On April 5, Mahiga responded to Farmajo’s order to relocate to Mogadishu by saying that insecurity and the lack of adequate facilities prevented the move, adding that the U.N. maintained a presence in Somalia, although he admitted that “international” U.N. personnel are based mainly in Nairobi. Mahiga called Farmajo’s announcement “very ambitious.” He said that the Nairobi meeting would take place despite the T.F.G.’s boycott. Farmajo hit back immediately at a press conference mainly devoted to piracy, saying that the T.F.G. had not been consulted in advance on the Nairobi conference, and that the meeting was not in the interest of the Somali government and the Somali people.

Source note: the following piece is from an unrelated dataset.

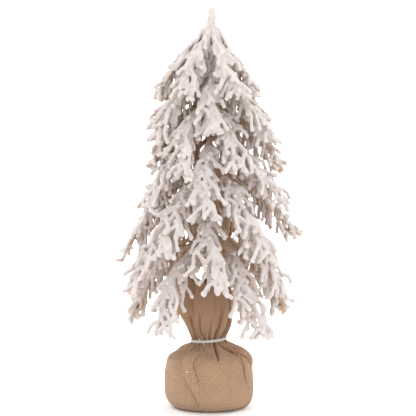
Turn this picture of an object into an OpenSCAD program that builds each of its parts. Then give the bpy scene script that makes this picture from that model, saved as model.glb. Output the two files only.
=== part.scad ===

The first demonstrations against the Nairobi conference and in support of the government’s boycott of it also took place on April 5, in Mogadishu (organized by the city government), Galkayo in the Mudug region, El-Berde in the Bakool region, and in the disputed Sool and Sanaag regions controlled by Somaliland.

Echoing Farmajo, who had adopted its rhetoric, on April 3 even H.S.M. got into the act with Sh. Hassan Dahir Aweys calling the U.N. “a new colonial organization” that was planning to “demoralize” Somalis and “destabilize the country.” H.S.M., said Aweys had “refused and refuses the Nairobi talks” and “would not accept their results.”

On April 5, one of the factions of the armed Sufi movement, Ahlu Sunna Wal-Jamaa, which is loosely allied with the T.F.G., controls parts of central Somalia,  and is firmly opposed to H.S.M., accepted its invitation from Mahiga to attend the Nairobi conference.

Assessment

Round Two of the struggle by the U.S.-U.N. to manage the “transition” in Somalia to a “permanent government” has ended with it thrown on the ropes by a set of counter-attacks by the various disparate actors with perceived interests in keeping the T.F.I.s going or, like Somaliland, keeping out of the fight. The American Gulliver has succumbed to the Lilliputians.

What comes next is anyone’s guess and all depends on Washington’s next move. Will Washington finally give up on trying to (re-)direct the “transition” and join the rest of the players rather than attempting to change the game? Will Washington make yet another stab at fighting above its weight – trying to manage the “transition” when it either cannot (that is the likely case) or will not (a result of the “cannot”) do so?

All that Washington/Mahiga has been doing is stopping any possible “transition,”  likely or not, dead in its tracks. Another month will be lost as August looms. Indeed, perhaps it has reached the point that it is too late for any structural changes to occur in August – all the time has been wasted on divisions among all the actors. If that is the case, then Washington will have to fold its tent and join the party. The struggle for control over the “transition” would shift to trench warfare, with the “donor”-powers digging in through the High Level Committee. That would be business as usual, but now under hyper-factionalized and hyper-mobilized political conditions that were precipiated by the “donor”/powers’ determination to (try to) end the “transition” rather than acknowledge the conditions and simply extend the T.F.I.s without all the fuss.

It is possible that the “transition” fight has put political processes in motion that will go on with their own dynamics, particularly regionalism and localism - the formation of a patchwork of “authorities” contending among themselves (including H.S.M.) in southern and central Somalia. The longer that the T.F.I.s remain in a state of suspended “transition,” devolutionary movements will gain momentum and independent (Somaliland) or autonomous (Puntland) regional states will gain power. Ethiopia will gain by exploiting division.

Is the actual transition – not the “transition” games – already taking place?